## [YOUR INSTRUCTIONS]
Copy out the complete listing, word for word.

## [MATERIAL PROVIDED]
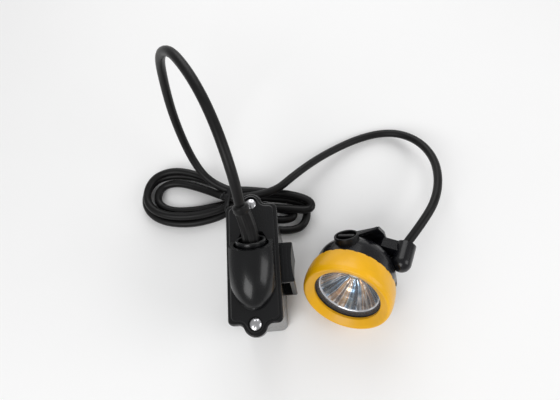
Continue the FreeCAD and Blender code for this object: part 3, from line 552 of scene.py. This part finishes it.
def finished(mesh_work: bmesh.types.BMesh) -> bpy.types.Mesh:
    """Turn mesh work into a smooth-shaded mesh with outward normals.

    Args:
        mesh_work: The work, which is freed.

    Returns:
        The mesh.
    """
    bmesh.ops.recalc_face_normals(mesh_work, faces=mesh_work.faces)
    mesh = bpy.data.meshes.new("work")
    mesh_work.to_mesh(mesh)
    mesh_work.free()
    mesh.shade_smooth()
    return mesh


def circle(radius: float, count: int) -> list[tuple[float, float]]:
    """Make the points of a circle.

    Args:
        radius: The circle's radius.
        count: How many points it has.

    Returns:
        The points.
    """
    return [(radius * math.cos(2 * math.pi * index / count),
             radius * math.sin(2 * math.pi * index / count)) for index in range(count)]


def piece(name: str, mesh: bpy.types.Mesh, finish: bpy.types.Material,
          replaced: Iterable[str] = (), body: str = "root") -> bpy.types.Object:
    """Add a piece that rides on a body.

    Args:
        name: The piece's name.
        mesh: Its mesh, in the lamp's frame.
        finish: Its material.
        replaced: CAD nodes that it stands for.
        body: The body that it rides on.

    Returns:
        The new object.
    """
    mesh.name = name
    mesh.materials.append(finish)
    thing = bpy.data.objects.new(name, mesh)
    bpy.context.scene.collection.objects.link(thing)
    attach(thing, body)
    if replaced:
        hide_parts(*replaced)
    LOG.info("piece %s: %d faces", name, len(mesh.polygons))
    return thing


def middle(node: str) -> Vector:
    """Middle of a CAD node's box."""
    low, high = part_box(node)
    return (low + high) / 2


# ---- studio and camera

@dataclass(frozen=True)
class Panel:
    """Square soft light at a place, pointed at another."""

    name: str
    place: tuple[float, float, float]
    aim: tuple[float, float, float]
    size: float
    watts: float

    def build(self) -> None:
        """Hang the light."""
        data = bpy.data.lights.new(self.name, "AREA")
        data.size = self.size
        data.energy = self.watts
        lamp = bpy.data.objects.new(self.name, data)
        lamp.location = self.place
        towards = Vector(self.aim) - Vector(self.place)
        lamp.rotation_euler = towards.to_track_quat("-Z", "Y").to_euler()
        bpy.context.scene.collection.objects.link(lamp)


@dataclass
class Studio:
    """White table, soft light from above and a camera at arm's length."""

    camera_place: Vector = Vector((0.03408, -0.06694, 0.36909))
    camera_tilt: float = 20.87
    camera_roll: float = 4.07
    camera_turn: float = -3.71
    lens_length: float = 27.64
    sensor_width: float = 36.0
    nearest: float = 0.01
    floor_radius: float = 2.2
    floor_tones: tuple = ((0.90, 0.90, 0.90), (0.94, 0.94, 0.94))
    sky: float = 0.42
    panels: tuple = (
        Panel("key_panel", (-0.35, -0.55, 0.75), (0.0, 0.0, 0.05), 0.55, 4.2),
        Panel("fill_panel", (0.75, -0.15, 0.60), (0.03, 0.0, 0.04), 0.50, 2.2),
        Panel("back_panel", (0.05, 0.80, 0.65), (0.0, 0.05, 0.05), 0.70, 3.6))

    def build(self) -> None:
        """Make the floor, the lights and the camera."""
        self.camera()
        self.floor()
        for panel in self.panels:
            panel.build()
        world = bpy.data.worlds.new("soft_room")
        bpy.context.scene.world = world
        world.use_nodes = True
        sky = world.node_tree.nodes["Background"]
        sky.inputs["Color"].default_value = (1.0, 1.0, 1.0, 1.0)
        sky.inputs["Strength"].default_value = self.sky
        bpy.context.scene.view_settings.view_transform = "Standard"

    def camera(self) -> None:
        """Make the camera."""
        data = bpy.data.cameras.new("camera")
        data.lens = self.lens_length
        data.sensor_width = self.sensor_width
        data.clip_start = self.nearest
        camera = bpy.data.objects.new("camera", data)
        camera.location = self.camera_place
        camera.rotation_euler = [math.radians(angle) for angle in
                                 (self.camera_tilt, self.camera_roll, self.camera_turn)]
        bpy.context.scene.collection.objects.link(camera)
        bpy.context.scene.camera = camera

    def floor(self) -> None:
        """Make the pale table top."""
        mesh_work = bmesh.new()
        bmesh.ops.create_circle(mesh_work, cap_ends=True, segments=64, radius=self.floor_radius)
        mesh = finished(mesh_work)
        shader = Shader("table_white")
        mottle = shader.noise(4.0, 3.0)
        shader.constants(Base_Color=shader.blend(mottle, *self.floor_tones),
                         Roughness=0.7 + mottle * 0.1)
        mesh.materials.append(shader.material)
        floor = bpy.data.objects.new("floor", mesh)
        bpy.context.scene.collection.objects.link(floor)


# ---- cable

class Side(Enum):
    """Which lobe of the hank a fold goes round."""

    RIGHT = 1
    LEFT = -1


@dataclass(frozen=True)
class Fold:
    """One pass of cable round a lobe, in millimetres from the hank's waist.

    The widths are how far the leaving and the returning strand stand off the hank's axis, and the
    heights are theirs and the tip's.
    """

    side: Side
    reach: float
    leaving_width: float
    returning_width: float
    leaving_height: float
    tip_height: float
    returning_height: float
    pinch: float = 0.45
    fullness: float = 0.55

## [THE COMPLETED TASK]
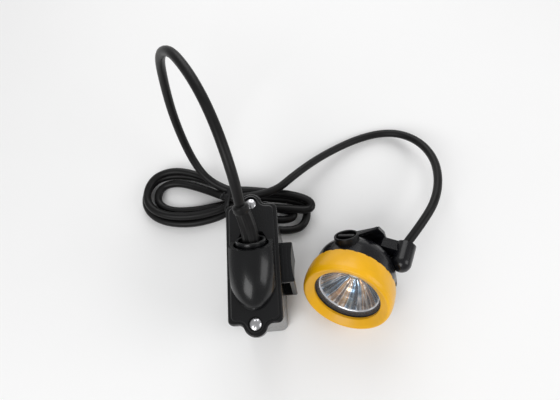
Continue the FreeCAD and Blender code for this object: part 3, from line 552 of scene.py. This part finishes it.
def finished(mesh_work: bmesh.types.BMesh) -> bpy.types.Mesh:
    """Turn mesh work into a smooth-shaded mesh with outward normals.

    Args:
        mesh_work: The work, which is freed.

    Returns:
        The mesh.
    """
    bmesh.ops.recalc_face_normals(mesh_work, faces=mesh_work.faces)
    mesh = bpy.data.meshes.new("work")
    mesh_work.to_mesh(mesh)
    mesh_work.free()
    mesh.shade_smooth()
    return mesh


def circle(radius: float, count: int) -> list[tuple[float, float]]:
    """Make the points of a circle.

    Args:
        radius: The circle's radius.
        count: How many points it has.

    Returns:
        The points.
    """
    return [(radius * math.cos(2 * math.pi * index / count),
             radius * math.sin(2 * math.pi * index / count)) for index in range(count)]


def piece(name: str, mesh: bpy.types.Mesh, finish: bpy.types.Material,
          replaced: Iterable[str] = (), body: str = "root") -> bpy.types.Object:
    """Add a piece that rides on a body.

    Args:
        name: The piece's name.
        mesh: Its mesh, in the lamp's frame.
        finish: Its material.
        replaced: CAD nodes that it stands for.
        body: The body that it rides on.

    Returns:
        The new object.
    """
    mesh.name = name
    mesh.materials.append(finish)
    thing = bpy.data.objects.new(name, mesh)
    bpy.context.scene.collection.objects.link(thing)
    attach(thing, body)
    if replaced:
        hide_parts(*replaced)
    LOG.info("piece %s: %d faces", name, len(mesh.polygons))
    return thing


def middle(node: str) -> Vector:
    """Middle of a CAD node's box."""
    low, high = part_box(node)
    return (low + high) / 2


# ---- studio and camera

@dataclass(frozen=True)
class Panel:
    """Square soft light at a place, pointed at another."""

    name: str
    place: tuple[float, float, float]
    aim: tuple[float, float, float]
    size: float
    watts: float

    def build(self) -> None:
        """Hang the light."""
        data = bpy.data.lights.new(self.name, "AREA")
        data.size = self.size
        data.energy = self.watts
        lamp = bpy.data.objects.new(self.name, data)
        lamp.location = self.place
        towards = Vector(self.aim) - Vector(self.place)
        lamp.rotation_euler = towards.to_track_quat("-Z", "Y").to_euler()
        bpy.context.scene.collection.objects.link(lamp)


@dataclass
class Studio:
    """White table, soft light from above and a camera at arm's length."""

    camera_place: Vector = Vector((0.03408, -0.06694, 0.36909))
    camera_tilt: float = 20.87
    camera_roll: float = 4.07
    camera_turn: float = -3.71
    lens_length: float = 27.64
    sensor_width: float = 36.0
    nearest: float = 0.01
    floor_radius: float = 2.2
    floor_tones: tuple = ((0.90, 0.90, 0.90), (0.94, 0.94, 0.94))
    sky: float = 0.42
    panels: tuple = (
        Panel("key_panel", (-0.35, -0.55, 0.75), (0.0, 0.0, 0.05), 0.55, 4.2),
        Panel("fill_panel", (0.75, -0.15, 0.60), (0.03, 0.0, 0.04), 0.50, 2.2),
        Panel("back_panel", (0.05, 0.80, 0.65), (0.0, 0.05, 0.05), 0.70, 3.6))

    def build(self) -> None:
        """Make the floor, the lights and the camera."""
        self.camera()
        self.floor()
        for panel in self.panels:
            panel.build()
        world = bpy.data.worlds.new("soft_room")
        bpy.context.scene.world = world
        world.use_nodes = True
        sky = world.node_tree.nodes["Background"]
        sky.inputs["Color"].default_value = (1.0, 1.0, 1.0, 1.0)
        sky.inputs["Strength"].default_value = self.sky
        bpy.context.scene.view_settings.view_transform = "Standard"

    def camera(self) -> None:
        """Make the camera."""
        data = bpy.data.cameras.new("camera")
        data.lens = self.lens_length
        data.sensor_width = self.sensor_width
        data.clip_start = self.nearest
        camera = bpy.data.objects.new("camera", data)
        camera.location = self.camera_place
        camera.rotation_euler = [math.radians(angle) for angle in
                                 (self.camera_tilt, self.camera_roll, self.camera_turn)]
        bpy.context.scene.collection.objects.link(camera)
        bpy.context.scene.camera = camera

    def floor(self) -> None:
        """Make the pale table top."""
        mesh_work = bmesh.new()
        bmesh.ops.create_circle(mesh_work, cap_ends=True, segments=64, radius=self.floor_radius)
        mesh = finished(mesh_work)
        shader = Shader("table_white")
        mottle = shader.noise(4.0, 3.0)
        shader.constants(Base_Color=shader.blend(mottle, *self.floor_tones),
                         Roughness=0.7 + mottle * 0.1)
        mesh.materials.append(shader.material)
        floor = bpy.data.objects.new("floor", mesh)
        bpy.context.scene.collection.objects.link(floor)


# ---- cable

class Side(Enum):
    """Which lobe of the hank a fold goes round."""

    RIGHT = 1
    LEFT = -1


@dataclass(frozen=True)
class Fold:
    """One pass of cable round a lobe, in millimetres from the hank's waist.

    The widths are how far the leaving and the returning strand stand off the hank's axis, and the
    heights are theirs and the tip's.
    """

    side: Side
    reach: float
    leaving_width: float
    returning_width: float
    leaving_height: float
    tip_height: float
    returning_height: float
    pinch: float = 0.45
    fullness: float = 0.55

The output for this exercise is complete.